Mensen denken wel eens iets onaardigs over andere mensen, want ja: mensen zijn nu eenmaal irritant, benepen, dwaas, stupide, achterlijk, hardleers, slordig, zinloos, krenterig, onnodig, zwak, lijpkikkers, lijkenpikkers, geldzuchtig, hebzuchtig, sluw en slinks, beesten, huichelaars, figuranten, acteurs, ijdel, slap, laf, loom, timide, bang, verraderlijk, verachtelijk, vilein, vuil, laag, kwetsend, vulgair, bedrieglijk, gewiekst, snood, onaangenaam, kut, klote, wit, zwart, kleurloos.
Het is niet persoonlijk: alle mensen zijn ellendig. We denken het vaak, al geven we dat niet toe. Oké, zelf zijn we ook niet alles, maar de ander, de ander is niets.
Al sinds mensenheugenis organiseren we ons. We komen samen. Niet omdat we graag samen zijn – laten we wel wezen, we hebben een hekel aan elkaar – maar omdat we elkaar nodig hebben. Omdat ik jou nodig heb, behoor ik tot jouw groepje. Jij kunt iets wat ik niet kan en ik kan iets wat jij niet kan, al weet ik zelf nog niet wat dat iets precies is. Samen zetten we bijen terug op hun poten, en we vertellen elkaar niet van de muggen die we doodslaan als de ander niet kijkt.
Allemaal kopen we De meeste mensen deugen omdat we onszelf willen overtuigen. We deugen, heus. Het is waar, het staat op papier.
Het is een leugen en we tellen er graag vijfentwintig euro voor neer.
Mensen deugen niet en dat maakt niet uit. Soms vinden we dat wij wel deugen, maar zij niet, hoewel die gedachte al verklapt dat ook wij niet deugen. Irritant tot en met kleurloos, dat zijn we, en het is goed zo.

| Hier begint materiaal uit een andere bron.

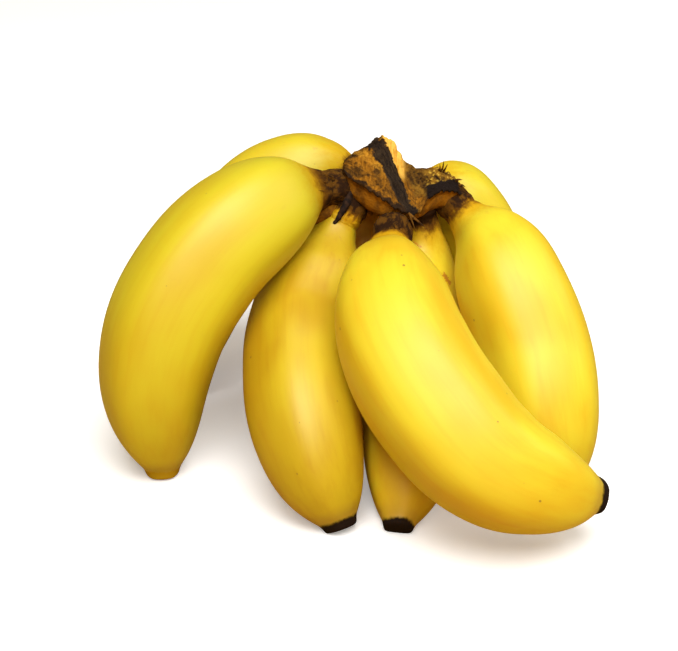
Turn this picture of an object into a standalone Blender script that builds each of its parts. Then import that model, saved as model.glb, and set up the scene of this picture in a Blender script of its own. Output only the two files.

We komen samen om onszelf beter te maken. Onze organisaties moeten deugen. Beter, het kan altijd beter. Wij hoeven niet eerlijk te zijn, want dat kunnen we niet. Onze organisaties dienen eerlijk te zijn. Als een mens ligt te rugslaggen, moeten we een hand uitsteken en de ander opwippen. Dan slaan we het stof van de schouders, kijken de ander lang en diep aan, en zeggen: ‘Vlieg toch op’.